▸ **AIM**
Starting from the line that contains "build_crest(head, tree)", copy every line exactly until the line that contains "points = [vertex.co", which is also included.

▸ **MATERIAL PROVIDED**
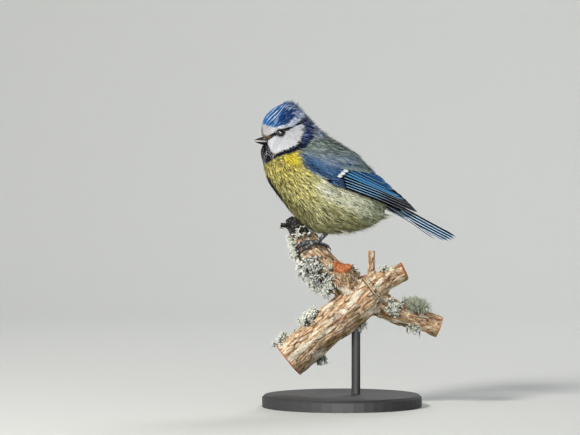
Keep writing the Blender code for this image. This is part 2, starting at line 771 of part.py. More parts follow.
def build_vent(torso):
    """Loose feathers under the tail's root."""
    vanes = []
    for start, end, across in VENT_FEATHERS:
        for side in ((-1.0, 1.0) if across else (1.0,)):
            def place(x, z, lift, y=side * across, first=start[0], last=end[0]):
                share = (x - first) / (last - first)
                return x, y * (1.0 - 0.4 * share) + lift, z
            vanes.append(blade("vent", start, end, -0.5, (0.9, 0.9), 0.0, 1.1, place, "body_yellow", COVERT_STOPS))
    boolean(torso, vanes, "UNION", "MANIFOLD")


# The toes lie on the gripped limb: where each ends, as (share along the limb, degrees round it).
FOOT_AT = {"left": (0.515, 56.0), "right": (0.495, -58.0)}
TOES = {
    "left": (("1", 0.665, 24.0), ("2", 0.410, 112.0), ("3", 0.455, 128.0), ("4", 0.530, 122.0)),
    "right": (("1", 0.640, -22.0), ("2", 0.395, -108.0), ("3", 0.440, -124.0), ("4", 0.520, -120.0)),
}
TOE_BEND = {"1": 0.0, "2": -0.030, "3": -0.035, "4": -0.020}
CLAW_TURN = {"1": (0.045, -6.0), "2": (0.035, 24.0), "3": (0.035, 26.0), "4": (0.035, 25.0)}


def build_legs():
    for side, word in ((-1.0, "left"), (1.0, "right")):
        share, angle = FOOT_AT[word]
        knuckle, out, _ = limb_point(LIMB_GRIPPED, share, angle, GAP + TOE_RADIUS * 1.25)
        top = Vector((TARSUS_TOP[0], side * LEG_Y, TARSUS_TOP[1]))
        toes = []
        for toe, end_share, end_angle in TOES[word]:
            path, radii = [], []
            for i in range(6):
                f = i / 5
                s = share + (end_share - share) * f + TOE_BEND[toe] * math.sin(math.pi * f)
                radius = TOE_RADIUS * (1.15 - 0.4 * f) * (1.0 + 0.10 * math.cos(3 * math.pi * f))
                a = angle + (end_angle - angle) * f
                path.append(tuple(limb_point(LIMB_GRIPPED, s, a, GAP + radius * 1.1)[0]))
                radii.append(radius)
            toes.append(tube("toe", path, radii, 5, "leg"))
            build_claw("claw_%s_%s" % (word, toe), toe, end_share, end_angle, math.copysign(1.0, angle))
        foot = sphere("foot_" + word, knuckle, TOE_RADIUS * 1.35, "leg", 8, 6)
        boolean(foot, toes, "UNION", "MANIFOLD")
        clean(foot)
        direction = (top - knuckle).normalized()
        start = knuckle + direction * (TOE_RADIUS * 1.35 + GAP)
        count = 5
        path = [tuple(start + (top - start) * (i / count)) for i in range(count + 1)]
        radii = [TARSUS_RADIUS * (1.1 - 0.3 * math.sin(math.pi * i / count)) for i in range(count + 1)]
        leg = tube("leg_" + word, path, radii, 10, "leg")
        boolean(leg, [body_object("hull", "body_yellow", GAP, GAP)], "DIFFERENCE")
        smooth_shading(leg)
        smooth_shading(foot)


def build_claw(name, toe, share, angle, side):
    """A curved claw from the end of a toe, down onto the bark."""
    path, radii = [], []
    turn_share, turn_angle = CLAW_TURN[toe]
    start, _, _ = limb_point(LIMB_GRIPPED, share, angle, GAP + TOE_RADIUS * 0.8)
    row = limb_point(LIMB_GRIPPED, share + turn_share * 0.1, angle + side * turn_angle * 0.1, GAP + TOE_RADIUS * 0.8)[0]
    offset = (row - start).normalized() * (GAP + 0.1)
    for i in range(5):
        f = i / 4
        radius = 0.42 * (1.0 - 0.72 * f)
        lift = GAP + radius + 0.9 * math.sin(math.pi * min(f * 1.1, 1.0)) * 0.6
        point, _, _ = limb_point(LIMB_GRIPPED, share + turn_share * f, angle + side * turn_angle * f, lift)
        path.append(tuple(point + offset))
        radii.append(radius)
    smooth_shading(tube(name, path, radii, 5, "claw"))


def build_perch():
    perch = limb("perch", LIMB_MAIN)
    others = [limb("limb", keys) for keys in (LIMB_GRIPPED, LIMB_SIDE, LIMB_SAWN, LIMB_STUB)]
    others += [tube("thin", [k[:3] for k in keys], [k[3] for k in keys], 8, "bark") for keys in (LIMB_SPUR, LIMB_TWIG)]
    boolean(perch, others, "UNION", "MANIFOLD")
    boolean(perch, [body_object("hull", "body_yellow", GAP, GAP)], "DIFFERENCE")
    return perch


def build_lichens(solids):
    rng = random.Random(LICHEN_SEED)
    for name, keys, share, degrees, count, length in LICHENS:
        root, out, axis = limb_point(keys, share, degrees, -1.0)
        clump = sphere("perch_lichen_" + name, root, length * 0.55, "lichen", 8, 6)
        lobes = []
        for i in range(count):
            turn = 2 * math.pi * i * 0.618
            lean = 1.15 * math.sqrt((i + 0.3) / count) * rng.uniform(0.7, 1.2)
            around = axis * math.cos(turn) + out.cross(axis) * math.sin(turn)
            direction = (out + around * lean + Vector((0.0, 0.0, -0.15))).normalized()
            reach = length * rng.uniform(0.7, 1.1)
            start = root + around * length * 0.3 * lean
            droop = Vector((0.0, 0.0, -0.22 * reach)) + around * reach * rng.uniform(-0.1, 0.2)
            path = [tuple(start + direction * reach * f + droop * f * f) for f in (0.0, 0.5, 1.0)]
            lobes.append(tube("lobe", path, [length * s for s in (0.16, 0.22, 0.10)], 4, "lichen"))
        boolean(clump, lobes, "UNION", "MANIFOLD")
        for solid in solids:
            hull = copy_object(solid, "hull")
            swell(hull, GAP)
            boolean(clump, [hull], "DIFFERENCE", "MANIFOLD")
        clean(clump)


def swell(obj, amount):
    """Moves every point of a mesh out along its normal."""
    bm = bmesh.new()
    bm.from_mesh(obj.data)
    bm.normal_update()
    moves = [(v, v.normal.copy()) for v in bm.verts]
    for vert, normal in moves:
        vert.co += normal * amount * 1.15 * MM
    bm.to_mesh(obj.data)
    bm.free()


def build_stand(perch):
    """A turned disc and one rod that reaches up to the underside of the main limb."""
    profile = ((BASE_RADIUS, 0.0), (BASE_RADIUS, BASE_HEIGHT - BASE_EDGE), (BASE_RADIUS - BASE_EDGE, BASE_HEIGHT))
    sides = 48
    rings = [[(r * math.cos(2 * math.pi * i / sides), r * math.sin(2 * math.pi * i / sides), z) for i in range(sides)]
             for r, z in profile]
    points, faces = loft(rings)
    smooth_shading(mesh_object("stand_base", points, faces, "stand"))
    tree = BVHTree.FromObject(perch, bpy.context.evaluated_depsgraph_get())
    x, y = ROD_AT
    ends = [tree.ray_cast(Vector((x + dx, y + dy, BASE_HEIGHT)) * MM, Vector((0.0, 0.0, 1.0)))[0].z / MM
            for dx in (-ROD_RADIUS, 0.0, ROD_RADIUS) for dy in (-ROD_RADIUS, 0.0, ROD_RADIUS)]
    rod = tube("stand_rod", [(x, y, BASE_HEIGHT + GAP), (x, y, max(ends) + 1.0)], [ROD_RADIUS] * 2, 20, "stand")
    hull = copy_object(perch, "hull")
    swell(hull, GAP)
    boolean(rod, [hull], "DIFFERENCE", "MANIFOLD")
    smooth_shading(rod)


def main():
    clear_scene()
    head, neck, torso, tree = build_body()
    build_bill(head)
    build_eyes(head, tree)
    build_crest(head, tree)
    build_vent(torso)
    build_wings(tree)
    build_tail()
    perch = build_perch()
    build_legs()
    touching = [o for o in bpy.data.objects if o.name.startswith(("foot_", "claw_"))]
    build_lichens([perch] + touching)
    build_stand(perch)
    for obj in (head, neck, torso, perch):
        clean(obj)
        smooth_shading(obj)


main()
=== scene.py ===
"""The looks of the blue tit display model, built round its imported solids.

Lengths and places are in millimetres until mesh_piece turns them into metres. The bird faces -X,
its left side faces -Y, and z is the height above the floor.
"""

import math

import bpy
import numpy as np
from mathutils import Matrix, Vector, noise
from mathutils.bvhtree import BVHTree


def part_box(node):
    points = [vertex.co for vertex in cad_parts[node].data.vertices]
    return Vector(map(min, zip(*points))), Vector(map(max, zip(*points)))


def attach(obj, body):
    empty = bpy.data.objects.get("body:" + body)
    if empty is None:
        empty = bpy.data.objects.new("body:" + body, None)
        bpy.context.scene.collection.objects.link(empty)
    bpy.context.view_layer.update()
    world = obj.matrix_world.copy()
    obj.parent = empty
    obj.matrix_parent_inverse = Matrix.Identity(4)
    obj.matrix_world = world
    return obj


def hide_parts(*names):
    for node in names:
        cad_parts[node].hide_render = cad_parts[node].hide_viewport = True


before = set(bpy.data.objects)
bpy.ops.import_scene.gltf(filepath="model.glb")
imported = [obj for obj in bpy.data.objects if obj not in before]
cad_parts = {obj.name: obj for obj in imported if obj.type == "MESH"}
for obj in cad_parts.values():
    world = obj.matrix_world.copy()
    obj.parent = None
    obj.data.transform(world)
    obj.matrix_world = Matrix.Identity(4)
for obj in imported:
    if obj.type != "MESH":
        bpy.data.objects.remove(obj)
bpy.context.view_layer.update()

MM = 0.001

# Places read from the frame
BILL_BOX = [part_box("bill_upper"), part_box("bill_lower")]
MOUTH_Z = (BILL_BOX[0][0].z + BILL_BOX[1][1].z) / 2 / MM
EYES = {}
for word in ("left", "right"):
    low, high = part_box("eye_" + word)
    EYES[word] = (np.array(low + high) / 2 / MM, (high.x - low.x) / 2 / MM)

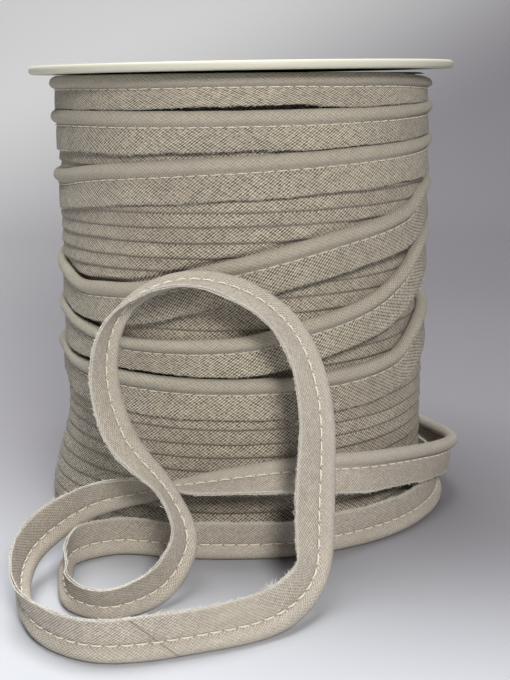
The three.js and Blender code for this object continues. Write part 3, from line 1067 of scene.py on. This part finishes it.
@dataclass
class OuterTurns:
    """The six loose outer turns.

    The tops are the height of the bead's top at each angle of winding, and the gaps are how far
    the raw edge there stays above the bead of the turn below. The raw edges flare outwards, but
    for the flat stretch round one angle.
    """

    piping: Piping
    bead_at: float = 62.1
    tops: Sequence[tuple[float, float]] = (
        (-100, 57.2), (-82, 58.2), (-75, 58.5), (-60, 57.0), (-38, 57.0), (-21, 56.9), (3, 57.0),
        (29, 57.9), (43, 59.0), (53, 60.7), (63, 65.5), (72, 69.0), (100, 73.5), (180, 76.5),
        (250, 75.5), (290, 72.8), (300, 70.8), (313, 68.9), (324, 68.0), (333, 68.2), (348, 69.0),
        (360, 70.2), (376, 74.1), (399, 79.7), (416, 87.1), (430, 95.0), (460, 99.5),
        (540, 98.0), (620, 90.5),
        (650, 86.5), (663, 83.7), (673, 84.3), (690, 85.9), (705, 90.3), (723, 95.0), (746, 100.6),
        (777, 106.3), (790, 111.5), (830, 116.5), (900, 117.5), (970, 117.3), (1010, 117.7),
        (1034, 120.5), (1062, 122.7), (1098, 124.7), (1155, 127.5), (1260, 133.0), (1372, 136.6),
        (1440, 136.6), (1515, 138.0), (1620, 143.0), (1730, 147.1), (1840, 147.1), (1870, 145.8),
        (1900, 144.0),
    )
    lift: float = 3.5
    lift_from: float = -100.0
    lift_to: float = -78.0
    dive: float = 3.4
    dive_from: float = 1874.0
    dive_to: float = 1898.0
    gaps: Sequence[tuple[float, float]] = (
        (-100, 0.3), (270, 0.9), (300, 1.6), (324, 1.2), (360, 0.9), (400, 0.7), (440, 0.9),
        (600, 0.4), (640, 1.5), (665, 1.8), (684, 2.3), (715, 2.3), (726, 0.9), (770, 0.5), (800, 0.9),
        (1300, 0.2), (1365, 0.9), (1379, 1.9), (1414, 2.1), (1442, 1.4), (1456, 0.5), (1480, 0.2),
        (1765, 0.1), (1781, 0.8), (1800, 1.4), (1816, 1.4), (1824, 0.5), (1835, 0.1), (1900, 0.1),
    )
    flare: float = 1.2
    flat_angle: float = -90.0
    flat_width: float = 24.0
    flat_share: float = 0.9
    step: float = 2.2

    def top(self, angle: np.ndarray) -> np.ndarray:
        """The height of the bead's top, smooth through the rows."""
        rows = np.array(self.tops, float)
        slope = np.gradient(rows[:, 1], rows[:, 0])
        slope[1:-1] = (rows[2:, 1] - rows[:-2, 1]) / (rows[2:, 0] - rows[:-2, 0])
        low = np.clip(np.searchsorted(rows[:, 0], angle) - 1, 0, len(rows) - 2)
        span = rows[low + 1, 0] - rows[low, 0]
        share = (angle - rows[low, 0]) / span
        rise = rows[low + 1, 1] - rows[low, 1]
        early, late = slope[low] * span, slope[low + 1] * span
        height = rows[low, 1] + share * early + share ** 2 * (3 * rise - 2 * early - late) \
            + share ** 3 * (early + late - 2 * rise)
        return np.minimum(height, ROLL_HEIGHT)

    def run(self) -> Run:
        """The run of the outer turns, its places a step apart."""
        start, end = self.tops[0][0], self.tops[-1][0]
        angle = np.linspace(start, end, int(end - start) + 1)
        top = self.top(angle)
        off = self.lift * (1 - smooth_step(angle, self.lift_from, self.lift_to)) \
            - self.dive * smooth_step(angle, self.dive_from, self.dive_to)
        bead = around(angle, self.bead_at + off, top - self.piping.bead_radius)
        below = np.where(angle < start + FULL_TURN, -np.inf, self.top(angle - FULL_TURN))
        gap = np.interp(angle, *np.array(self.gaps, float).T)
        room = np.minimum(top - self.piping.bead_radius - below - gap, self.piping.raw)
        down = np.stack([np.zeros_like(angle), np.zeros_like(angle), -np.ones_like(angle)], -1)
        flat = hump(turned_from(angle, self.flat_angle), self.flat_width)
        flare = self.flare * (1 - self.flat_share * flat)
        lean = down * self.piping.raw + outward(angle) * flare[:, None]
        return Run(bead, lean, self.piping.middle, room / self.piping.raw).spaced(self.step)

    def build(self) -> list[bpy.types.Object]:
        """Builds the outer turns.

        Returns:
            Their cloth, stitches and fibres.
        """
        hang = Hang(opening=(0.1, 0.08), ripple=0.14, ripple_length=70.0, unevenness=0.3, seed=31)
        maker = PipingMaker(self.piping, self.run(), hang)
        outer = 1.0 if np.dot(maker.run.face[5], maker.run.bead[5]) > 0 else -1.0
        pieces = [
            maker.cloth("outer_turns"),
            maker.stitches("outer_stitches", (outer,)),
            maker.fibres("outer_fibres", per_mm=0.7, longest=0.9),
        ]
        for piece in pieces:
            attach(piece, BODY)
        return pieces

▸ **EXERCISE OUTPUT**
    build_crest(head, tree)
    build_vent(torso)
    build_wings(tree)
    build_tail()
    perch = build_perch()
    build_legs()
    touching = [o for o in bpy.data.objects if o.name.startswith(("foot_", "claw_"))]
    build_lichens([perch] + touching)
    build_stand(perch)
    for obj in (head, neck, torso, perch):
        clean(obj)
        smooth_shading(obj)


main()
=== scene.py ===
"""The looks of the blue tit display model, built round its imported solids.

Lengths and places are in millimetres until mesh_piece turns them into metres. The bird faces -X,
its left side faces -Y, and z is the height above the floor.
"""

import math

import bpy
import numpy as np
from mathutils import Matrix, Vector, noise
from mathutils.bvhtree import BVHTree


def part_box(node):
    points = [vertex.co for vertex in cad_parts[node].data.vertices]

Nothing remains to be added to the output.